Independent potato agronomist John Sarup, of Spud Agronomy, who advises growers in the north of England, says he is seeing a lot of blight in potato crops as growers battle to maintain optimum spray intervals in the wet weather.
Some growers have fitted sprayers with wider tyres in a bid to enable machines to travel in saturated field conditions and in doing so have sacrificed potato rows, he says.
In Cheshire and Lancashire, growers struggling to keep on top of blight outbreaks are following behind the sprayer with a knapsack and spraying off blighted areas of crop with diquat.
In Yorkshire, however, weather conditions have improved this week and growers are starting to get blight programmes back on track.

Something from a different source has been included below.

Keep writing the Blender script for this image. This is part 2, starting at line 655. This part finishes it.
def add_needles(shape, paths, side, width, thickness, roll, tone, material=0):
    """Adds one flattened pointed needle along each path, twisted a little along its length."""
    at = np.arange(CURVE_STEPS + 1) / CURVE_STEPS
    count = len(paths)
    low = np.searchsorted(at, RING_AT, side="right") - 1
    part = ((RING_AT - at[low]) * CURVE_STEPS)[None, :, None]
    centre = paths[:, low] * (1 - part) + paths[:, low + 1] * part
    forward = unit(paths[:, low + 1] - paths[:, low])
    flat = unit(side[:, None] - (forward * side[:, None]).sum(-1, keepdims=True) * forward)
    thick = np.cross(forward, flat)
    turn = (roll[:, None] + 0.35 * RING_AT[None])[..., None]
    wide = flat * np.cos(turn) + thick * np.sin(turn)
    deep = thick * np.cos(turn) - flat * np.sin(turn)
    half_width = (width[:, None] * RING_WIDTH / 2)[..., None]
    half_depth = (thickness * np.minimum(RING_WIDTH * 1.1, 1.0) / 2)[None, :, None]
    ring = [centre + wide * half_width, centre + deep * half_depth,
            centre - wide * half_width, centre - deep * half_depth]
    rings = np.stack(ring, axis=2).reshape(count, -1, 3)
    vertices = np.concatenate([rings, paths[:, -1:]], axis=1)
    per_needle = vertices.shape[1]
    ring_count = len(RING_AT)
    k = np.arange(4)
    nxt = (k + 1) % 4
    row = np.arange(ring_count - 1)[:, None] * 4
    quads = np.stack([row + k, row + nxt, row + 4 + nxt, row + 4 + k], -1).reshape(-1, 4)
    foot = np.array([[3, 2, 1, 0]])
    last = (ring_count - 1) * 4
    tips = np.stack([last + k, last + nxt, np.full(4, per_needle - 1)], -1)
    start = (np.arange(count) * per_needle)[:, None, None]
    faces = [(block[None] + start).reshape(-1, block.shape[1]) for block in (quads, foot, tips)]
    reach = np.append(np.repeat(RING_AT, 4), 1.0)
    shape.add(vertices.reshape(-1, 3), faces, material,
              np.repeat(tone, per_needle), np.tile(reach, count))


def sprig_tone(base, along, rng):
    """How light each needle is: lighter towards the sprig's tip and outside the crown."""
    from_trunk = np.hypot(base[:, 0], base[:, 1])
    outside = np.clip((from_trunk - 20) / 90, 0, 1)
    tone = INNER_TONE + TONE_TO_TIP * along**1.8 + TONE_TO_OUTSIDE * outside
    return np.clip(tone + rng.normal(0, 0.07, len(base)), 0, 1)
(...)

"2007 is remembered as an extremely wet season but having such a long period of Smith Periods as we’ve seen this season is pretty unusual,” says Mr Sarup.
This season’s wet weather has hampered growth and led to earlier tuber initiation, which means blight programmes must include fungicides with foliar and tuber blight activity, advises Dr Dominic Lamb of Gowan.
Extended plantings
He says: “It has not been an easy season for potato growers, with extended plantings plus a dry March which hampered emergence and a very wet April, May and June which hampered growth.
"This has meant crops have been struggling and in Scotland crops are still not meeting across the rows. This has lead to much earlier tuber initiation and means the blight programme must include fungicides which have proven foliar and tuber blight control.”